Starting at the line that contains "const tailClear = wags.map((angle)", copy every line down to the line that contains "if empty is", inclusive, exactly as it stands. Omit all other lines.

START PROVIDED MATERIAL

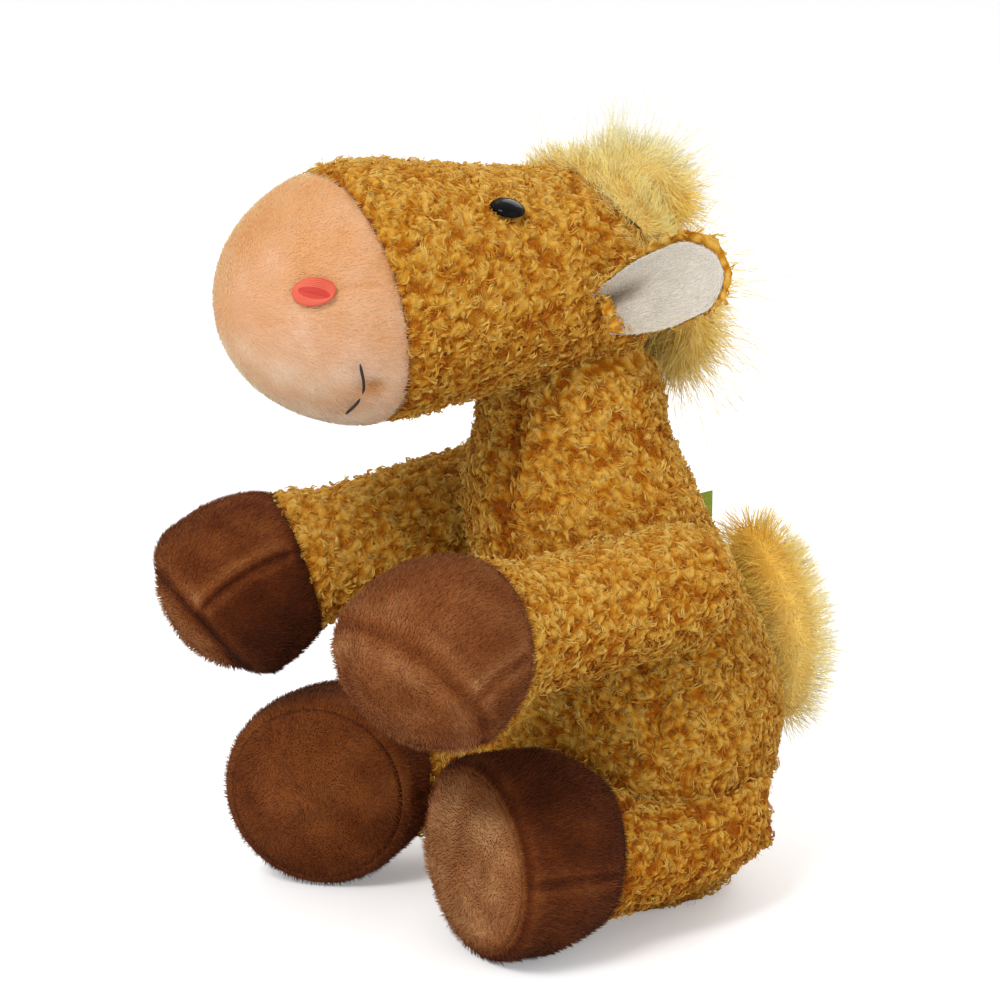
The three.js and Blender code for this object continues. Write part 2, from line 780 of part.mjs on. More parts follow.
// An ear's piece in its place, clear of the head however the ear flops
function onHead(solid, { root, along, hollow, axis }) {
  const flops = spaced(3, -earFlopAhead, earFlopBack);
  const headSweep = flops.map((angle) => swung(head.solid(-jointGap), root, axis, angle));
  return cutAll(placed(solid, root, along, hollow), headSweep);
}

addPiece('left_ear_shell', onHead(earShell, leftEar), 'fleece');
addPiece('left_ear_lining', onHead(earLining, leftEar), 'lining');
addPiece('right_ear_shell', mirrored(onHead(earShell, rightEar)), 'fleece');
addPiece('right_ear_lining', mirrored(onHead(earLining, rightEar)), 'lining');

// Mane: a crown tuft over the top of the head and a nape tuft down its back

function tuft({ path, width, height, rings = 10, sides = 14 }) {
  const spine = new THREE.CatmullRomCurve3(path);
  return new StuffedForm({
    spine,
    sideways: across,
    halfWidth: () => width / 2,
    halfHeight: () => height / 2,
    roundStart: spine.getLength() / 2,
    roundEnd: spine.getLength() / 2,
    rings,
    sides,
  });
}

const overHead = head.solid(-seamGap);
const crownFoot = craniumHeight + craniumDepth / 2;
const crown = tuft({
  path: [
    point(0, headBack - crownLength * 0.5, crownFoot - crownHeight * 0.1),
    point(0, headBack - crownLength * 0.05, crownFoot - crownHeight * 0.1),
    point(0, headBack + crownLength * 0.3, crownFoot - crownHeight * 0.8),
  ],
  width: crownWidth,
  height: crownHeight,
});
addPiece('mane_crown', crown.solid().subtract(overHead), 'mane');
const nape = tuft({
  path: [0.2, -0.3, -0.8].map((share) => (
    point(0, headBack + napeBehind, craniumHeight + napeLength * share)
  )),
  width: napeWidth,
  height: napeHeight,
});
const nods = [0, nodBack / 2, nodBack];
const napeClear = nods.map((angle) => swung(torso.solid(-jointGap), neckBall, across, angle));
addPiece('mane_nape', cutAll(nape.solid(), [overHead, crown.solid(-seamGap), ...napeClear]), 'mane');

// Limbs: a fleece sleeve, then a hoof of an upper and a lower panel with an oval sole, over one stuffing

function addLimb(name, form, seam, cutters, soleDepth, place) {
  const plane = (distance) => {
    const { centre, tangent } = form.frame(distance);
    return (shift) => halfSpace(centre.clone().addScaledVector(tangent, shift), tangent);
  };
  const beyondSeam = plane(seam);
  const beyondSole = plane(form.length - soleDepth);
  const { centre, high } = form.frame(form.length - soleDepth);
  const above = (shift) => halfSpace(centre.clone().addScaledVector(high, shift), high);
  const cutForm = (inset) => cutAll(form.solid(inset, inset ? 2 : 1), cutters(inset));
  const shell = cutForm(0).subtract(cutForm(clothThickness));
  const half = seamGap / 2;
  const wall = shell.intersect(beyondSeam(half)).subtract(beyondSole(-half));
  addPiece(`${name}_sleeve`, place(shell.subtract(beyondSeam(-half))), 'fleece');
  addPiece(`${name}_hoof_upper`, place(wall.intersect(above(half))), 'hoof');
  addPiece(`${name}_hoof_lower`, place(wall.subtract(above(-half))), 'hoof');
  addPiece(`${name}_hoof_sole`, place(shell.intersect(beyondSole(half))), 'sole');
  addPiece(`${name}_stuffing`, place(cutForm(clothThickness + seamGap)), 'stuffing');
}

const same = (solid) => solid;

// How far out the torso reaches at a distance from a shoulder's axis, wherever the arm goes
function torsoReach({ shoulder, raise }, distance) {
  const spare = 30;
  const reaches = spaced(16, radians(-spare), radians(raise + spare)).map((turn) => {
    const height = shoulder.z + distance * Math.sin(turn);
    const behind = shoulder.y - distance * Math.cos(turn) - torsoLean(height);
    return torsoWidth(height) * Math.sqrt(Math.max(0, 1 - (behind / torsoDepth(height)) ** 2));
  });
  return Math.min(shoulderFace, Math.max(...reaches));
}

// The turned face on which an arm slides, flat at its seam and then as far out as the torso reaches
const shoulderCheek = (arm) => (grow) => {
  const flatReach = Math.hypot(armWidth, armWidth / 2 + jointGap) + jointGap;
  const steps = spaced(8, flatReach, armReach).toReversed();
  const slope = steps.map((distance) => [distance + grow, torsoReach(arm, distance) + jointGap + grow]);
  const rim = armReach + grow;
  const { y, z } = arm.shoulder;
  const face = shoulderFace + jointGap + grow;
  const profile = [[0, -armWidth], [rim, -armWidth], ...slope, [flatReach + grow, face], [0, face]];
  return turned(profile, point(0, y, z), across, 40);
};
const armCuts = (arm) => (inset) => [shoulderCheek(arm)(inset)];
addLimb('left_arm', leftArm.form, leftArm.seam, armCuts(leftArm), armSoleDepth, same);
addLimb('right_arm', rightArm.form, rightArm.seam, armCuts(rightArm), armSoleDepth, mirrored);

const legCuts = (inset) => [halfSpace(point(0, 0, inset), point(0, 0, -1))];
addLimb('left_leg', leftLeg.form, leftLeg.seam, legCuts, footSoleDepth, same);
addLimb('right_leg', rightLeg.form, rightLeg.seam, legCuts, footSoleDepth, mirrored);

// Tail: a sewn root that the tuft turns with, flat against the back

const rootFoot = tailHeight - tailRootLength / 2;
const besideRoot = spaced(4, rootFoot, rootFoot + tailRootLength);
const backReach = Math.max(...besideRoot.map((height) => torsoDepth(height) + torsoLean(height)));
const tailPivot = point(0, backReach + jointGap + tailRoot, tailHeight);
const rootRod = (grow) => rod(
  point(0, tailPivot.y, rootFoot - grow), up, tailRoot + grow, tailRootLength + grow * 2, 16,
);
addPiece('tail_root', rootRod(0), 'fleece');
const grooveLength = tailRootLength + seamGap * 2;
const openGroove = slab(tailPivot, ahead, up, tailDepth, grooveLength, tailRoot * 2);
const tailTuft = tuft({
  path: [0.5, 0, -0.5].map((share) => tailPivot.clone().addScaledVector(up, tailLength * share)),
  width: tailWidth,
  height: tailDepth,
});
const wags = [-tailWag, 0, tailWag];
const tailClear = wags.map((angle) => swung(torso.solid(-jointGap), tailPivot, up, angle));
addPiece('tail_tuft', cutAll(tailTuft.solid(), [rootRod(seamGap), openGroove, ...tailClear]), 'tail');

export default horse;
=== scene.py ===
"""Looks of a sitting plush horse: curly golden fleece, short-pile muzzle and hooves, long soft mane and tail.

Lengths are written in millimetres and turned to metres when a mesh is made. Forms follow the sizes of the solids, with
small departures for likeness.
"""

import math
from contextlib import contextmanager
from functools import partial
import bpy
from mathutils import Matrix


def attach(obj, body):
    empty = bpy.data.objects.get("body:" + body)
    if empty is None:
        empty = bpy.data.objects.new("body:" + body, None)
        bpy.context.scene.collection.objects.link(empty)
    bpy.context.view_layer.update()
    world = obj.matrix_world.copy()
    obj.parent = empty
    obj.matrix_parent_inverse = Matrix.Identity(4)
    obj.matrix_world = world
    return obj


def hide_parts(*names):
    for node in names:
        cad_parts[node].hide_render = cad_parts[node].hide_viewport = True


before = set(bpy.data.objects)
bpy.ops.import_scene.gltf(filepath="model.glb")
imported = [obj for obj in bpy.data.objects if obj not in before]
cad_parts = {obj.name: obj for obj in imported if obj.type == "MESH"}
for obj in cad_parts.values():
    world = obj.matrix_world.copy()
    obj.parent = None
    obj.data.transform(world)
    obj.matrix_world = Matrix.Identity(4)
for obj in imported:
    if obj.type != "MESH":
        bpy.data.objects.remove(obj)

from types import SimpleNamespace

import bmesh
import bpy
import numpy as np
from mathutils import Vector, noise

noise.seed_set(7)  # unseeded, the noise behind the fleece's puffs differs from run to run
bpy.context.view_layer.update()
MM = 0.001
UP = np.array([0.0, 0.0, 1.0])
ACROSS = np.array([1.0, 0.0, 0.0])
AHEAD = np.array([0.0, -1.0, 0.0])


# Sizes of the toy

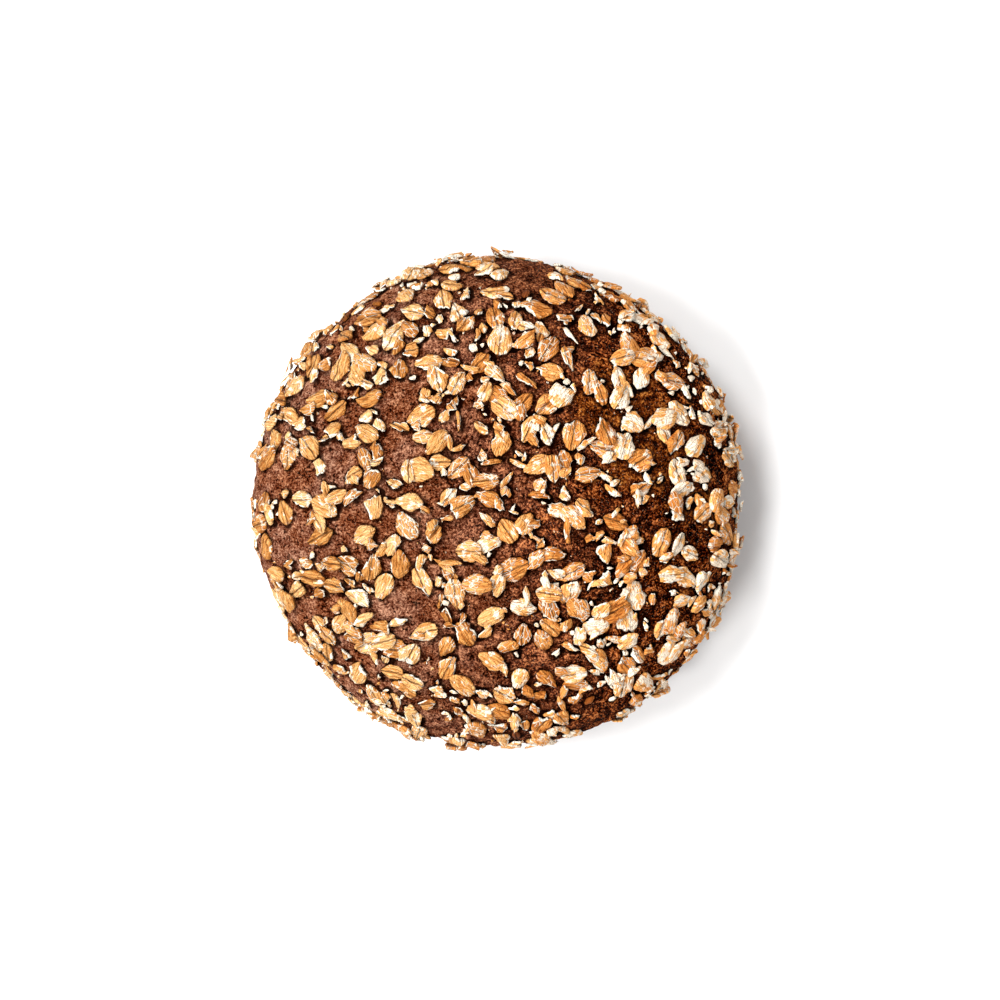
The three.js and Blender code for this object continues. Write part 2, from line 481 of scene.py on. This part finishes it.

END PROVIDED MATERIAL

#### SOLUTION FOR THIS PROBLEM:
const tailClear = wags.map((angle) => swung(torso.solid(-jointGap), tailPivot, up, angle));
addPiece('tail_tuft', cutAll(tailTuft.solid(), [rootRod(seamGap), openGroove, ...tailClear]), 'tail');

export default horse;
=== scene.py ===
"""Looks of a sitting plush horse: curly golden fleece, short-pile muzzle and hooves, long soft mane and tail.

Lengths are written in millimetres and turned to metres when a mesh is made. Forms follow the sizes of the solids, with
small departures for likeness.
"""

import math
from contextlib import contextmanager
from functools import partial
import bpy
from mathutils import Matrix


def attach(obj, body):
    empty = bpy.data.objects.get("body:" + body)
    if empty is None:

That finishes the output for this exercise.